Set on a private beach in Darien, Connecticut, its owner says the proportions add beauty and light.
(Bloomberg) — In the mid 1990s, Lennart Mengwall had a problem: Specifically, his four children were getting older, and he wanted them to stick around. “How do I keep my family together?” asked Mengwall, the co-chief executive officer of Primix Solutions, an internet services firm. “The one thing I thought was: Build a big house.”
He purchased a 2.8-acre plot of land on Butler’s Island in Darien, Connecticut. There was already a 1950s-era house on the property which, as promised, Mengwall dramatically refashioned, creating a roughly 8,500-square-foot house with seven bedrooms and eight full baths.
To his delight, the scheme went off without a hitch. “All the kids live in Darien, so the effect I wanted–for the house to keep the family close–worked very well,” he says. “Four kids, 11 grandchildren, all in Darien.” With his work complete, Mengwall has put the house on the market, listing it for $10.99 million with Becky Munro and Rob Johnson of Brown Harris Stevens.
Designing the House
Mengwall moved from Sweden to Connecticut in the 1980s while he worked for IBM (“IBM Sweden sent me to the US to figure out what the company was doing with the PC,” he explains, “so I had carte blanche to go into any area of the company”) and has lived in the state ever since. “This is such a beautiful part of the world,” he says. “I can’t imagine anything better. You have the seasons, you have the water, so I put my roots here.”
After quitting IBM and branching out on his own, Mengwall found financial success, and by the late 1990s, had the means to create a family home for the ages. “If you come from a small country to a huge country,” he explains, “the fear is you get spread out and lose your family. So I tried to find a good spot.”
The one he chose is built on top of a solid granite outcrop, with a private beach. The house faces south and west, “and that means that you have sun reflecting onto the water in the afternoon, and the light bounces into the house at an angle,” he says.
The house is close to the water — just 45 feet from the shore — Mengwall estimates. Working with an architect, they spent six months on the house’s renovation plans. “We wanted to take advantage of the view of course,” he says, “but also to take advantage of the sun, to consider the wind and the weather.” Also, he adds, “I wanted to have a nice office, because I worked from home. I was an early proponent of a lifestyle that’s more common now.”

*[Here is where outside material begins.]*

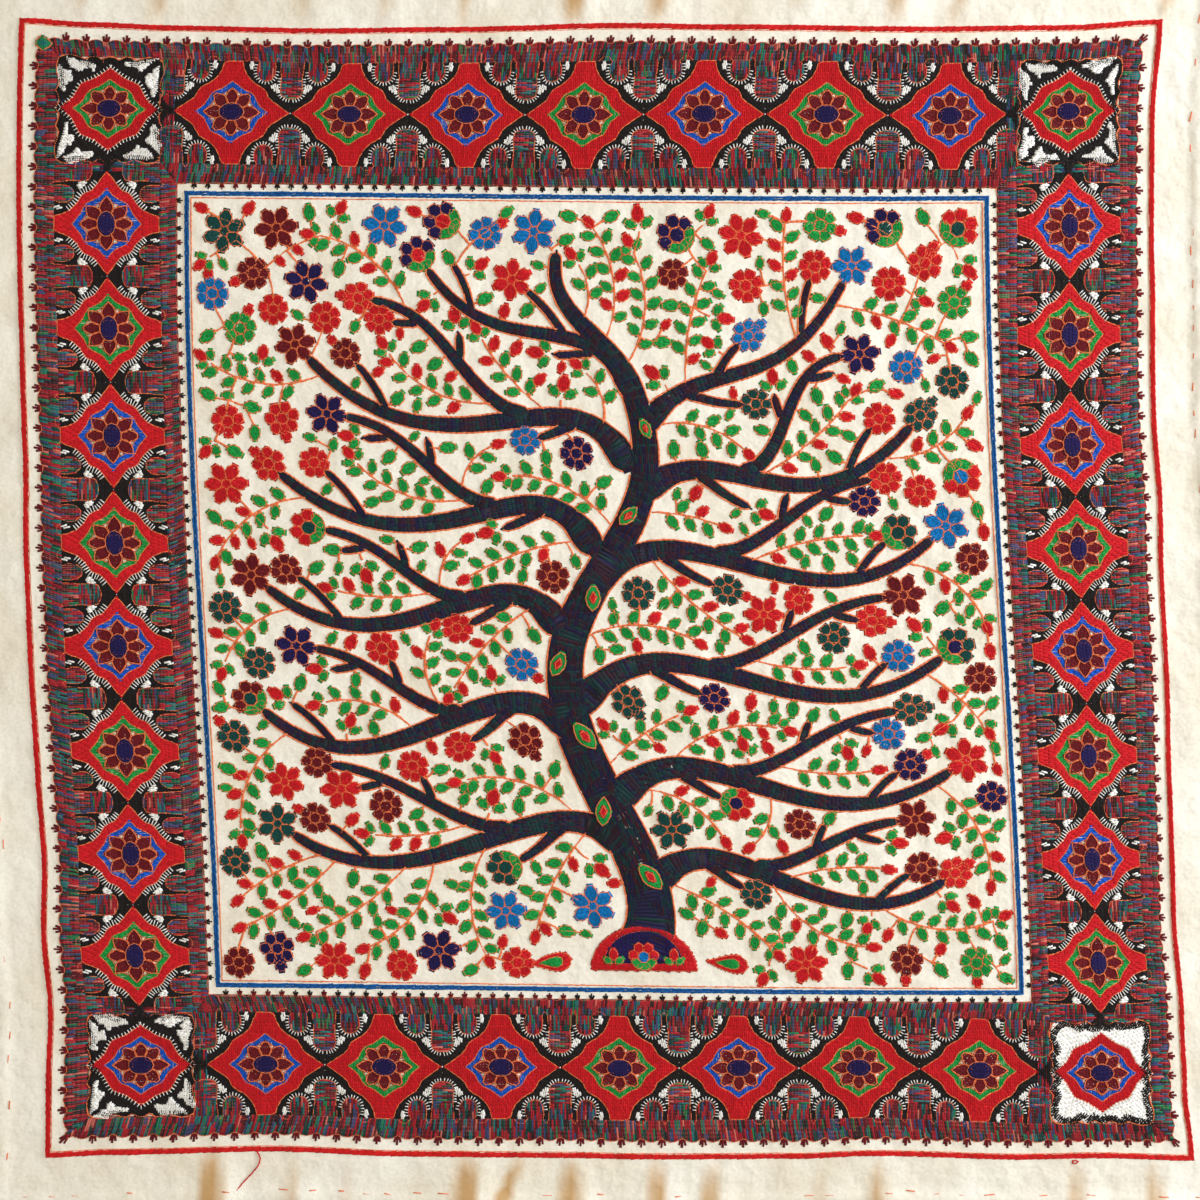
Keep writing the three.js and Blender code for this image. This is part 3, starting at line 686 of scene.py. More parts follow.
# a fill of parallel stitches at many places, over a low first layer crosswise where no cloth may show: that
# one belongs to the same piece, or to a piece named
def sewFill(name, rings, angle, places, turns, flips=1.0, colour=0, pitch=None, length=None, width=None,
            height=.75, level=0.0, under=False):
    pitch = pitch or border["pitch"]
    if under:
        own = under is True
        a, b, _ = fillRings(rings, angle + math.pi / 2, firstLayer["pitch"], firstLayer["length"])
        sewCopies(name if own else under, a, b, places, turns, flips, width=firstLayer["width"],
                  height=firstLayer["height"], colour=colour if own else 0,
                  level=level + firstLayer["ownLevel" if own else "sharedLevel"])
    a, b, _ = fillRings(rings, angle, pitch, length or border["stitch"])
    sewCopies(name, a, b, places, turns, flips, width=width or pitch * 1.42, height=height, colour=colour,
              level=level)


# star ring, eight petals and an oval heart, shared by the medallions and the corner stars
def sewRosette(places, turns, ringName, stretch):
    star = ringFromQuarter(border["starQuarter"]) * stretch
    inner = star * border["ringInner"]
    sewFill(ringName, [star, inner], math.pi / 2, places, turns, **fills["ring"])
    sewEdges("orangeOutlines", star, places, turns)
    sewEdges("orangeOutlines", inner, places, turns, width=.8)
    heart = oval(*border["heart"])
    sewFill("whiteGrounds", [inner * .96], 0, places, turns, **fills["pale"])
    for k in range(8):
        a = k * math.tau / 8
        tip = 1 / math.hypot(math.cos(a) / border["petalAlong"], math.sin(a) / border["petalAcross"])
        petal = turned(teardrop(border["petalRoot"], tip, border["petalHalfWidth"], .75), a) * stretch
        sewFill("medallionPetals", [petal], a, places, turns, **fills["petal"])
        sewEdges("orangeOutlines", petal * 1.01, places, turns, width=1.15, step=4.2, level=.55)
    sewFill("medallionHearts", [heart], math.pi / 2, places, turns, **fills["heart"])
    sewEdges("orangeOutlines", heart * 1.08, places, turns, width=1.0, step=4.2, level=.8)


# colours of the ground: a slow noise along the strip picks a leading colour, each stitch strays from it
groundPalette = ("crimson", "wine", "teal", "leafGreen", "slate", "soot", "darkGreen", "rose")
groundFamilies = ((0, 1, 5, 2, 7), (4, 0, 2, 5, 1), (0, 6, 2, 3, 1), (1, 5, 0, 4, 6), (0, 4, 1, 6, 7))


def groundColours(points, rng):
    x, y = points.T
    slow = np.sin(x * .21 + 1.7 * np.sin(y * .13)) + np.sin(y * .23 + x * .05)
    family = np.floor((slow + 2) / 4 * 4.999 + rng.normal(0, .55, len(points))).clip(0, 4).astype(int)
    pick = rng.choice(5, len(points), p=(.29, .24, .19, .16, .12))
    return np.array(groundFamilies)[family, pick]


# true for the points inside a ring: a ray to the right crosses it an odd number of times
def insideRing(points, ring):
    x, y = points[:, 0, None], points[:, 1, None]
    x0, y0 = ring.T
    x1, y1 = np.roll(ring, -1, 0).T
    with np.errstate(divide="ignore", invalid="ignore"):
        cross = ((y0 <= y) != (y1 <= y)) & (x < x0 + (y - y0) / (y1 - y0) * (x1 - x0))
    return cross.sum(1) % 2 == 1


# the corner's pale field: a squarish ring, rippled along its sides, with a pointed corner on each diagonal
def cornerField():
    t = np.arange(96) / 96 * math.tau
    power = border["fieldPower"]
    square = (np.abs(np.cos(t)) ** power + np.abs(np.sin(t)) ** power) ** (-1 / power)
    corner = np.exp(-((t % (math.pi / 2) - math.pi / 4) / .13) ** 2)
    ripple = border["fieldRipple"] * (.5 - .5 * np.cos(border["fieldRipples"] * t)) * (1 - corner)
    r = border["fieldHalf"] * square - ripple + border["fieldPoint"] * corner
    return np.stack([r * np.cos(t), r * np.sin(t)], 1)


# unit steps along a line of points
def directions(points):
    way = np.gradient(points, axis=0)
    return way / np.hypot(*way.T)[:, None]


# strokes across a path: its rows of (x, y, half width) are followed and crossed at an even pitch
def crossStrokes(path, pitch):
    rows = np.array(path, float)
    run = np.concatenate([[0], np.cumsum(np.hypot(*np.diff(rows[:, :2], axis=0).T))])
    at = np.linspace(0, run[-1], max(2, round(run[-1] / pitch)) + 1)
    x, y, half = [np.interp(at, run, column) for column in rows.T]
    middles = np.stack([x, y], 1)
    way = directions(middles)
    side = np.stack([-way[:, 1], way[:, 0]], 1) * half[:, None]
    return middles - side, middles + side


# the strokes of one bud of the outer and of the inner edge, and their widths
outerBud = np.array([((-1.5, -.2), (-2.3, 4.0)), ((1.5, -.2), (2.5, 3.8)), ((0, -.8), (.5, 6.0)),
                     ((-1.4, .8), (1.4, .8))])
outerBudWidths = (2.5, 2.5, 2.4, 2.6)
innerBud = np.array([((-.5, .6), (-1.6, -2.8)), ((.5, .6), (1.6, -2.8)), ((0, 0), (0, -4.4))])
innerBudWidths = (2.1, 2.1, 1.6)


# a bud of a few strokes at each place
def sewBuds(name, strokes, widths, places, turn, height, colour=0):
    sewCopies(name, strokes[:, 0], strokes[:, 1], places, turn, width=np.tile(widths, len(places)),
              height=height, colour=colour)


# one side's layout: the places of its medallions along it, and of the joints between them
def layOutSide(name, count, cornerStep, turn, rings, stretch):
    step = sideStep(count, cornerStep)
    at = (np.arange(count) - (count - 1) / 2) * step
    return {"name": name, "turn": turn, "rings": rings, "stretch": stretch, "step": step, "at": at,
            "joints": np.append(at - step / 2, at[-1] + step / 2),
            "quarter": np.array(border["bodyQuarter"]) * [step / 2, border["halfWidth"]]}


# places along a side, at a distance out from the plan's middle
def placesOn(side, at, out):
    at = np.asarray(at, float)
    return np.stack([at, np.broadcast_to(out, at.shape)], 1) @ rotation(side["turn"])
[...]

Finally, he decided to incorporate the Fibonacci sequence, a mathematical concept akin to the Golden Ratio, where each proportion is the sum of the two that preceded it. Mengwall organized some of the windows according to the sequence, as well as some of the stonework and doors. “When you see it, you wonder why it’s beautiful,” he says. “And it’s beautiful because of the Fibonacci sequence. You can say it’s a lot of BS, but that’s not true.”
Distinct Touches
The house is spread across three main floors. Visitors enter into the middle level, which contains a primary suite on one side, with a large eat-in kitchen and family room on the other. In the middle there’s a large living room, library and dining room. (Another three en-suite bedrooms are also dotted throughout that floor.) A large balcony runs along the water-side of the building. The lower level, which opens onto the lawn, has another bedroom, a gym, a huge family room and a large office. The top floor has another two bedrooms, a media room and a billiards room.
Mengwall made sure to incorporate a variety of wood types into the home’s design. “I used wood as much as possible, and stone as much as possible,” he says, like white maple on the floors. “If it’s not treated with a stain, it will, after some time, look like champagne is spilled all over the floor in a yellow, beautiful color,” he says. “So throughout the house there’s champagne-colored maple.” He also has tiger maple in his office, and red and white oak are spread throughout the house.
Outside, the property has been carefully landscaped. There are mature trees, a pool, a koi pond built into the granite, and a lawn that extends down to the private beach.
Mengwall, who says he is now in his 80s, anticipates missing the house when he finally moves. “I will miss it quite a bit,” he admits. “But I’ve come to an age where you have to think about the future, you can’t just go on.” And so he’s decided it’s time to leave. “Not leave the area,” he clarifies. “But leave the house.”